No active-duty commissioned officer had done what Watson did on July 1. He named the war in Iran explicitly. He named the service members who died in it. He named the failure to bring that war before Congress as the constitutional breach he could no longer stay silent about. He said it wearing the uniform he has spent 17 years earning the right to wear.

The criminal proceeding ended without a charge filed. The Air Force investigation is a separate and more consequential matter. Its range of outcomes extends from administrative counseling to a formal reprimand to a court-martial proceeding that would be the first of its kind. That investigation was confirmed under way on July 3. It is still open.

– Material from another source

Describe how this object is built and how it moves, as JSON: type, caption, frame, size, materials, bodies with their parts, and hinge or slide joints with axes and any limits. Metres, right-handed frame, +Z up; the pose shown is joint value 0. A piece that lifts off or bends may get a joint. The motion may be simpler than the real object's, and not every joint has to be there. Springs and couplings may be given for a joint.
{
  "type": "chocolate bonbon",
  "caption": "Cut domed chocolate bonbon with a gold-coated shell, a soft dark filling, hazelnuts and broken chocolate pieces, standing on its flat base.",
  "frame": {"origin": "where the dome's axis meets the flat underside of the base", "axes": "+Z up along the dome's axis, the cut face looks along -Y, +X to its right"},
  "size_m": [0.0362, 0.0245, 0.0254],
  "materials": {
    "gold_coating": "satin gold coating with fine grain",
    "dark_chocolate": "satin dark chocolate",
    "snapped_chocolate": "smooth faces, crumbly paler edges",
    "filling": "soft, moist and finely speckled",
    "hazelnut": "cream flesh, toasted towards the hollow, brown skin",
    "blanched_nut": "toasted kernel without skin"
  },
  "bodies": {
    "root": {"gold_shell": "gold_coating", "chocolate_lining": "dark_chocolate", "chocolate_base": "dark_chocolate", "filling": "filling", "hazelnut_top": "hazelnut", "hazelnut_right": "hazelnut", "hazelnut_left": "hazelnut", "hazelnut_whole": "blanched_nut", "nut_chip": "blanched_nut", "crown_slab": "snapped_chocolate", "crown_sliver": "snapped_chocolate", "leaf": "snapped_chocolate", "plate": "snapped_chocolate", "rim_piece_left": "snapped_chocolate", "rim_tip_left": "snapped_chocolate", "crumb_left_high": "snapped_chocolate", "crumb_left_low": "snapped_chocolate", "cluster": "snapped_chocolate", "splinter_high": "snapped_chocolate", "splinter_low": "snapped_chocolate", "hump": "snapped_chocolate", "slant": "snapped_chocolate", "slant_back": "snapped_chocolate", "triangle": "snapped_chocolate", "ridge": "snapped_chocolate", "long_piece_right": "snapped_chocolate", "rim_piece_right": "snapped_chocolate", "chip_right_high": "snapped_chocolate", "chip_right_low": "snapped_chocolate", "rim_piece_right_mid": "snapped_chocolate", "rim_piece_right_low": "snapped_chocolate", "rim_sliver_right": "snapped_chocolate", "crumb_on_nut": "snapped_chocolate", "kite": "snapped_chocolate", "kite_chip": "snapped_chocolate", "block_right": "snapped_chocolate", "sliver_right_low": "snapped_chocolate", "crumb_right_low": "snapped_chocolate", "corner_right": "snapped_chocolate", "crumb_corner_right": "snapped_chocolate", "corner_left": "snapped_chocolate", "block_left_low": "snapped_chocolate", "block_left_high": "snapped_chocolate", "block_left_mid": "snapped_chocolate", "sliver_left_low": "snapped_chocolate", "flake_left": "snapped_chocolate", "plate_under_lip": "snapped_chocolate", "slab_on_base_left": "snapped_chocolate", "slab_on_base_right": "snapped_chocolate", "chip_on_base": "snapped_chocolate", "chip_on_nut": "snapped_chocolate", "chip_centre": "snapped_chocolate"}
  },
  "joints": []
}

On the Fourth of July, while the United States marked 250 years since the signing of the Declaration of Independence, Major Jason Watson remained under investigation by his own branch for having said, in public, on the Capitol steps, that the government had violated the document Americans were celebrating. Whether the Air Force will pursue charges is not yet settled. Neither is whether Watson will still be in the military when the inquiry closes.

He said he was willing to pay the price. The bill, as he put it, is still being calculated.